Two guards waved them single-file into the main commons area, confirming each person via a small personal screen. It was the first piece of real technology besides the guards' laser rifles he'd seen in this backward mine. He knew for a fact that their mining equipment was all several generations obsolete, but then again, having robots do the prisoners' work wouldn't be very much punishment. They joined a quickly growing crowd of prisoners, most just as sleepy-eyed as he. Only the third shift crew were wide awake, likely pleased that they got a small break from the day's labor.
Once all of the prisoners were accounted for, the alarm shut off. A few whispers amongst the group persisted until a sharp clang sounded from above. All heads turned to gaze up at a catwalk, where a man rapped his cane against the steel floor again.
“Now, listen up. I have no patience being awakened in the dead of night, and even less to deal with people who go missing. So let me make this quick: where is Roethe Marishonar?”
The prisoners immediately started talking amongst themselves again. James heard worried remarks from some questioning why someone would kill an old Aerendai, and more people wondered what this would mean to the way things were down here. He ignored them, instead gazing at the warden. He hadn't seen him when he'd been incarcerated, but he could tell just by his stance, his hard-set jaw, and the way his eyes scanned across the crowd below him, full of contempt, that he was used to controlling people. He got his way, or someone got hurt.
“Quiet!” he yelled out, grasping the catwalk railing to lean out over it. Everyone went silent, save for him. “I let you enjoy certain freedoms down here because you work hard, and you obey. I can just as easily take them away. Tell me where Roethe is, now.” The guards, as if on queue, trained their guns on the prisoners, many of whom shied away instinctively. James was jostled by several people as they huddled closer.
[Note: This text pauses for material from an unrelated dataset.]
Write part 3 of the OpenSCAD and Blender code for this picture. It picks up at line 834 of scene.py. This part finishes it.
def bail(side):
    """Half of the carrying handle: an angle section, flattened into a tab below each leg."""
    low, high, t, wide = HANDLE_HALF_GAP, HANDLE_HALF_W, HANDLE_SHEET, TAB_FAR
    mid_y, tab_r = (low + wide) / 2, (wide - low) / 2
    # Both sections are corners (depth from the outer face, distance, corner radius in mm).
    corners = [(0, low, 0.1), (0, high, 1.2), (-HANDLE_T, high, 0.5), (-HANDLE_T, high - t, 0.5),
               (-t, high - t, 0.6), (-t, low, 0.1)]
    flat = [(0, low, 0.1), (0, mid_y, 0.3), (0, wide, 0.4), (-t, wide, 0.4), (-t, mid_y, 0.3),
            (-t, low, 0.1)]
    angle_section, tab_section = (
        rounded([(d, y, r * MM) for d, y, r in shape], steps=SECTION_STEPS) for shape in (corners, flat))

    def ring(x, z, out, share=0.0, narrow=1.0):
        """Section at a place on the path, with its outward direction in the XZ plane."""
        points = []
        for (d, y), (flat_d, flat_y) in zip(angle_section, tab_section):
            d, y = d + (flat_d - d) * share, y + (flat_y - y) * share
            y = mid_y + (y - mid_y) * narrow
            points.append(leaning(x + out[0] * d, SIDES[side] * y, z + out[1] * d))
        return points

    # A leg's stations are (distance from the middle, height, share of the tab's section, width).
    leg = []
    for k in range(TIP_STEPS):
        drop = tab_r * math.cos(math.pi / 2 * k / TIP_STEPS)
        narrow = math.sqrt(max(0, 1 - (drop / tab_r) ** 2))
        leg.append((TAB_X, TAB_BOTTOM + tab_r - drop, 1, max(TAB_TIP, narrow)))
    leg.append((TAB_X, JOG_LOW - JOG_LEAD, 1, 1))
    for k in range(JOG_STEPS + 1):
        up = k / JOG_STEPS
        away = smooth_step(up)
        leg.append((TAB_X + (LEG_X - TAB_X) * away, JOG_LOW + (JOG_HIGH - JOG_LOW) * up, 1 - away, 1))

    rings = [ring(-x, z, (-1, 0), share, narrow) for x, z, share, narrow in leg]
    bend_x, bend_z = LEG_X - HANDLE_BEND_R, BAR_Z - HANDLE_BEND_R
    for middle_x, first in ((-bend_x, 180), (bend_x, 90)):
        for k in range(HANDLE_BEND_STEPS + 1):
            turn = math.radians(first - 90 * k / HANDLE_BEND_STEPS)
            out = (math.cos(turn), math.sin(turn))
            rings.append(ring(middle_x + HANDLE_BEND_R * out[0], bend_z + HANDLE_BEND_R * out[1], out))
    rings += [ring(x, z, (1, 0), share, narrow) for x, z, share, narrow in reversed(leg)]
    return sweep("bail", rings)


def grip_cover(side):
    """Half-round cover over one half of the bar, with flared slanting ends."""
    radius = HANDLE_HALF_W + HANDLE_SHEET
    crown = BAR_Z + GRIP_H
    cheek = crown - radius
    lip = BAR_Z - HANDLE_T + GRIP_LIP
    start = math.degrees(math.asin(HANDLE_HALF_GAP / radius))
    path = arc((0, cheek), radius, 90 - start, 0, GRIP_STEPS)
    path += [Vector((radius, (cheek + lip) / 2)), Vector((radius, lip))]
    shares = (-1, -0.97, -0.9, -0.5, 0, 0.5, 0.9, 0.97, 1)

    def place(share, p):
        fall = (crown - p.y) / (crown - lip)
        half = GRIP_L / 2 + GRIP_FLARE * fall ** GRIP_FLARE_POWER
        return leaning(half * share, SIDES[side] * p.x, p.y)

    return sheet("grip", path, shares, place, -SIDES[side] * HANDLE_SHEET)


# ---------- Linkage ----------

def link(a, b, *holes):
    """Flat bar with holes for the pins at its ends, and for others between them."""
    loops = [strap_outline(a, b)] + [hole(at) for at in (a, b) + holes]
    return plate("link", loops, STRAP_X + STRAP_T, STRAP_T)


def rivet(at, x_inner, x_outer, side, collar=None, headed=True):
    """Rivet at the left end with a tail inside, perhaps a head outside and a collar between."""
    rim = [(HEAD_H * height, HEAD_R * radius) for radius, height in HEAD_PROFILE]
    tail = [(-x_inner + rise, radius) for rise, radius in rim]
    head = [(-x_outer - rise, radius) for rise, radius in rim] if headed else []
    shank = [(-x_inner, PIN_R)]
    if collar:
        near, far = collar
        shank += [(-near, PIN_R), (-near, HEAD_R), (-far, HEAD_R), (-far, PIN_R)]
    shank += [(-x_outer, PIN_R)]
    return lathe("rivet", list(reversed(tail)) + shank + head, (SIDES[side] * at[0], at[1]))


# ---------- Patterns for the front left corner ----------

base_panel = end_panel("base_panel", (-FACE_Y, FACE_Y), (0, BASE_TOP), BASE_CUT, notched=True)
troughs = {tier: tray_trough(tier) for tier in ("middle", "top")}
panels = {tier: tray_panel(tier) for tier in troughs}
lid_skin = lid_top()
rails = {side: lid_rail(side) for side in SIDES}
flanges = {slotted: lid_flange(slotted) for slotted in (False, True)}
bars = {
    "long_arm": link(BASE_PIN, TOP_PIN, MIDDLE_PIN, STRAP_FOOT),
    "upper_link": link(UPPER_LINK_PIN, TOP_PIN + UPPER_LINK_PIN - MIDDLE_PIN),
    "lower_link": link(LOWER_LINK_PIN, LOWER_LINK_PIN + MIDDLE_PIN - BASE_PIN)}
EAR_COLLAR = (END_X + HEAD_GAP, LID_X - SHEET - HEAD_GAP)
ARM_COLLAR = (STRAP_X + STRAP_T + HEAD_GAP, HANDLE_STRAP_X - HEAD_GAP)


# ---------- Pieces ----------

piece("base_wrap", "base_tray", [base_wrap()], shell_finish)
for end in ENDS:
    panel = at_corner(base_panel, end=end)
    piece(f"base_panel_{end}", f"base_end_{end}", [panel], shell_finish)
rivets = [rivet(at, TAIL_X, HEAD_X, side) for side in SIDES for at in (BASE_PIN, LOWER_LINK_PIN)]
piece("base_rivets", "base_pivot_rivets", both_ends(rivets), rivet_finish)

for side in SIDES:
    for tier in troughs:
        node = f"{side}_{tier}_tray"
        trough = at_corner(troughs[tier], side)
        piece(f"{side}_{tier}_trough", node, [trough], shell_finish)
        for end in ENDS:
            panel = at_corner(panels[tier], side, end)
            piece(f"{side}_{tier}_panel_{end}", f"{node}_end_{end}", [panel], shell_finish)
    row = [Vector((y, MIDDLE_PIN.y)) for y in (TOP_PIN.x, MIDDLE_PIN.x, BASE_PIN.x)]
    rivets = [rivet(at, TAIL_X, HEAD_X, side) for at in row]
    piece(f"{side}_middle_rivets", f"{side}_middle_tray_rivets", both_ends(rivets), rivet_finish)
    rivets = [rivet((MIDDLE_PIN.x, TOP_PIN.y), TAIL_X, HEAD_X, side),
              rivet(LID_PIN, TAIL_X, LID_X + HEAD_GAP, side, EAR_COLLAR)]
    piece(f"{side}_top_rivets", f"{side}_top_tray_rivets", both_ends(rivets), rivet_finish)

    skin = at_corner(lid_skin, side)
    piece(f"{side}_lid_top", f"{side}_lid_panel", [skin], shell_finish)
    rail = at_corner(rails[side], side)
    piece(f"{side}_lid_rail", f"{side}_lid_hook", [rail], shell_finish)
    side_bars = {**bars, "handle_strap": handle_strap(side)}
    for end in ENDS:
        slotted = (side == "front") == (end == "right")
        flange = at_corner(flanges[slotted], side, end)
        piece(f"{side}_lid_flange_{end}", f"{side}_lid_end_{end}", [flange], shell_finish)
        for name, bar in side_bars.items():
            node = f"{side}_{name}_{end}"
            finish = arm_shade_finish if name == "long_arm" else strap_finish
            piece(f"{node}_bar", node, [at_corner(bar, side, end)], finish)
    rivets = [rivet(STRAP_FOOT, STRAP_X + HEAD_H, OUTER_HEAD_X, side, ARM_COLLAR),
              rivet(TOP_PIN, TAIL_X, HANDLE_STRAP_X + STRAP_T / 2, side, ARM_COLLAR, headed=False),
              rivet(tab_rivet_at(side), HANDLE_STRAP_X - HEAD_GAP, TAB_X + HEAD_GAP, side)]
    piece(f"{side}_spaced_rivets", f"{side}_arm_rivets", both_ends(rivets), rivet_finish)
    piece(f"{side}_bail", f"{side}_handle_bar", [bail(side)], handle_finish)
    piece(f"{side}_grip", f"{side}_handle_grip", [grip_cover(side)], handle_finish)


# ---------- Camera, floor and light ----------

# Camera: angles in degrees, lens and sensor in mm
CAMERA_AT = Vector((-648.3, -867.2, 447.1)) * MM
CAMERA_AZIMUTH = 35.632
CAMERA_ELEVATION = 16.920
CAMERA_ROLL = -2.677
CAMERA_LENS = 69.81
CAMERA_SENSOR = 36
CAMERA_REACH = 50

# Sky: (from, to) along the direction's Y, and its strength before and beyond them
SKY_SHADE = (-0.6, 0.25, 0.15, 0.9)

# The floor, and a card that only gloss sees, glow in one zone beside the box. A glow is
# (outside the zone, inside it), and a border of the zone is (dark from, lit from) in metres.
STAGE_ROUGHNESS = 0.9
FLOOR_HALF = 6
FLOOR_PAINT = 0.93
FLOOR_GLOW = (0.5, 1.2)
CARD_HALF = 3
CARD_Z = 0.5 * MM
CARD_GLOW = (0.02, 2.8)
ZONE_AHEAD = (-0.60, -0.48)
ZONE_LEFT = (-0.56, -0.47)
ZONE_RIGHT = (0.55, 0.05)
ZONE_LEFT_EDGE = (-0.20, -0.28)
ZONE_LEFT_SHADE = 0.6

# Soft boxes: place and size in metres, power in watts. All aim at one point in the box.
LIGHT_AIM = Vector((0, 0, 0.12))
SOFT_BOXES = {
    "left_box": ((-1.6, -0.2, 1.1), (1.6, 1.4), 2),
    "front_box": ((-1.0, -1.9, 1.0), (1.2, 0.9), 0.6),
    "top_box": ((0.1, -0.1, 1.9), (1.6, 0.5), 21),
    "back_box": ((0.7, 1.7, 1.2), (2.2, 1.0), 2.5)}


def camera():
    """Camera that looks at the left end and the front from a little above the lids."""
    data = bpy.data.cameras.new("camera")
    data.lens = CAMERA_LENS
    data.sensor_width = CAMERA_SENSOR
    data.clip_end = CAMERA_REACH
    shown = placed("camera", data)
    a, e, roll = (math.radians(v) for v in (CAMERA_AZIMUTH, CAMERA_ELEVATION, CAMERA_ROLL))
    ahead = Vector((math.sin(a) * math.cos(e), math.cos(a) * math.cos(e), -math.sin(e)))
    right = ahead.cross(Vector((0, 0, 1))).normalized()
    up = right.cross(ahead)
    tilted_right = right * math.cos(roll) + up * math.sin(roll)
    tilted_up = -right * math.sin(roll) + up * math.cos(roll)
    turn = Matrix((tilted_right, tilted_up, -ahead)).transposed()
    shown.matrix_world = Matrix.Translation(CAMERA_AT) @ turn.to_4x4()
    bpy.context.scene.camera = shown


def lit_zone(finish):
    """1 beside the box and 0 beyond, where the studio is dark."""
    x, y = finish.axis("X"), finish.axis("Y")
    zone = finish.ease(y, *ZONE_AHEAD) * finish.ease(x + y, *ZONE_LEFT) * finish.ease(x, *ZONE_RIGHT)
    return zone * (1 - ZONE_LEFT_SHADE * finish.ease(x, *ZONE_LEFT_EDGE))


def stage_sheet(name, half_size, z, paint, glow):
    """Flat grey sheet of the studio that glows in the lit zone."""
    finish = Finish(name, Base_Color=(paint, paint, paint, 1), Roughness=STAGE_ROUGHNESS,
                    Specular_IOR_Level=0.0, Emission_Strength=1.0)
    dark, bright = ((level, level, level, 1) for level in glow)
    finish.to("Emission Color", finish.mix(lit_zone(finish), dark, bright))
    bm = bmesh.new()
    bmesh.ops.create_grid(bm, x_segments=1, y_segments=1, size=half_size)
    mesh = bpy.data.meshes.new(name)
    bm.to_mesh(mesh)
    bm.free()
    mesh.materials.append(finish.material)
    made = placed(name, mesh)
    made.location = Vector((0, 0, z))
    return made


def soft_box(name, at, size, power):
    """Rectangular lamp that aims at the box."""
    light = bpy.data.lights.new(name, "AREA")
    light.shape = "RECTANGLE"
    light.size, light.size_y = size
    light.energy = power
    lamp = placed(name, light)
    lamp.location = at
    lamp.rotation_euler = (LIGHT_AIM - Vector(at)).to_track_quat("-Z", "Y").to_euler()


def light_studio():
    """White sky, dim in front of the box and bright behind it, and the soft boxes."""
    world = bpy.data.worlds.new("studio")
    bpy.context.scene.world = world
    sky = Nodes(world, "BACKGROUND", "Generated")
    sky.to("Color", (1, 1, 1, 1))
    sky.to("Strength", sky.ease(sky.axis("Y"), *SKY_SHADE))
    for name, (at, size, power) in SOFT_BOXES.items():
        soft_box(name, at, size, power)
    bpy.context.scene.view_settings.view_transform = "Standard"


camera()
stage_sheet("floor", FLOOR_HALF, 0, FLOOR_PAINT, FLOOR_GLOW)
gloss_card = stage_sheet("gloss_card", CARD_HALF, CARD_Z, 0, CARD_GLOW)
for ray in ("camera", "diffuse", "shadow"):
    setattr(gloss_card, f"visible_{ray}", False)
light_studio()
James considered his options. It wasn't fair of them to suffer for the old man's stupidity. James could just say Roethe had killed himself in the cave. It was pretty much the truth. Maybe I shouldn't have thrown the body in the river, then. Then again, drowning would be the easiest way to die down here.
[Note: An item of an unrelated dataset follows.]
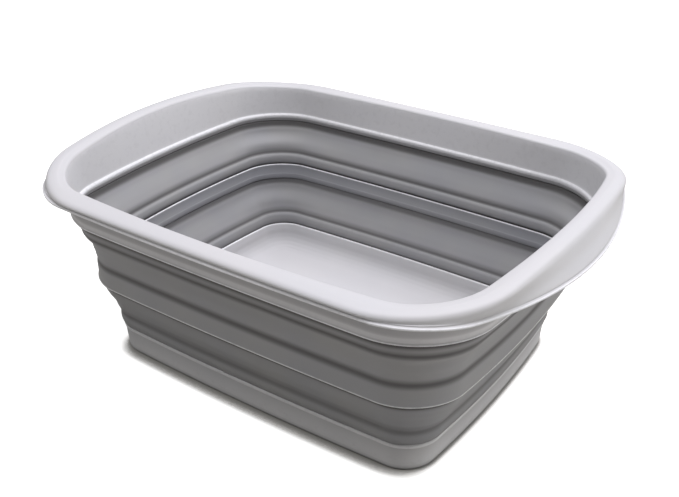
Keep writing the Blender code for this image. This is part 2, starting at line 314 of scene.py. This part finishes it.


# The piece's colour with painted light: painted shade darkens its grooves, and painted highlights,
# broken into patches, lighten its edges.
def makePaintedLightTone():
    group, nodes, links, into, out = newGroup(
        "paintedLightTone",
        [
            ("Colour", "NodeSocketColor", (0.5, 0.5, 0.5, 1)),
            ("Drift Colour", "NodeSocketColor", (0.5, 0.5, 0.5, 1)),
            ("Drift", "NodeSocketFloat", 0.0),
            ("Groove Shade Colour", "NodeSocketColor", (0.1, 0.1, 0.1, 1)),
            ("Edge Highlight Colour", "NodeSocketColor", (0.8, 0.8, 0.8, 1)),
            ("Highlight Patch Size", "NodeSocketFloat", 4.0),
            ("Shade", "NodeSocketFloat", 1.0),
        ],
        [("Colour", "NodeSocketColor")],
    )
    grooveShade = addNode(nodes, "ShaderNodeAttribute", attribute_name="grooveShade")
    edgeHighlight = addNode(nodes, "ShaderNodeAttribute", attribute_name="edgeHighlight")
    given = into.outputs
    plain = mixColour(nodes, links, given["Drift"], given["Colour"], given["Drift Colour"])
    # painted shade in the grooves
    dark = mixColour(nodes, links, grooveShade.outputs["Fac"], plain, given["Groove Shade Colour"])
    # patches that break up the painted highlights
    place = addNode(nodes, "ShaderNodeTexCoord")
    perMetre = addNode(nodes, "ShaderNodeMath", {0: 1000.0}, operation="DIVIDE")
    links.new(given["Highlight Patch Size"], perMetre.inputs[1])
    spots = addNode(nodes, "ShaderNodeTexNoise", {"Detail": 2.0, "Roughness": 0.6})
    links.new(place.outputs["Object"], spots.inputs["Vector"])
    links.new(perMetre.outputs[0], spots.inputs["Scale"])
    uneven = addNode(
        nodes, "ShaderNodeMapRange", {"From Min": 0.32, "From Max": 0.48, "To Min": 0.65, "To Max": 1.0}
    )
    links.new(spots.outputs["Fac"], uneven.inputs["Value"])
    patchyHighlight = addNode(nodes, "ShaderNodeMath", operation="MULTIPLY")
    links.new(edgeHighlight.outputs["Fac"], patchyHighlight.inputs[0])
    links.new(uneven.outputs["Result"], patchyHighlight.inputs[1])
    # painted highlights along the edges
    light = mixColour(nodes, links, patchyHighlight.outputs[0], dark, given["Edge Highlight Colour"])
    shaded = addNode(nodes, "ShaderNodeVectorMath", operation="SCALE")
    links.new(light, shaded.inputs[0])
    links.new(given["Shade"], shaded.inputs["Scale"])
    links.new(shaded.outputs[0], out.inputs["Colour"])
    return group


mouldGrain = makeMouldGrain()
paintedLightTone = makePaintedLightTone()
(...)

“I killed 'im.” The prisoners all stepped away from Gorilla, suddenly afraid of him. James narrowed his eyes. Why in the world...?
“Where?”
“Cave with river. Near mine zone.”
“Why?”
Gorilla seemed to tense up a bit. “'ick of 'im bothing me around.”
The warden's eyes hardened. “Guards!” He signaled to them to open fire just as another man standing on the catwalk quickly moved over to whisper in his ear. “Wait,” the warden said, turning to converse quietly with the other man. The crowd continued to push away from Gorilla; James followed suit. He had no intention of becoming collateral damage.
“Seems the foreman here thinks you're worth more than Roethe was. You can go sit by yourself while I figure out what to do with you. Isolation.” Four guards surrounded Gorilla while another placed restraints on his hands and feet. He made no move to resist. Instead, he looked to be at peace. James could not comprehend why, and watched him as he was paraded out at gunpoint.
“As for the rest of you, get back to your posts. Too much of this shift has already been wasted.” The warden turned about and left; two guards up top trailed him. James immediately headed back toward his cell. He had too many things to think about and a gut feeling that he had no time to think about them.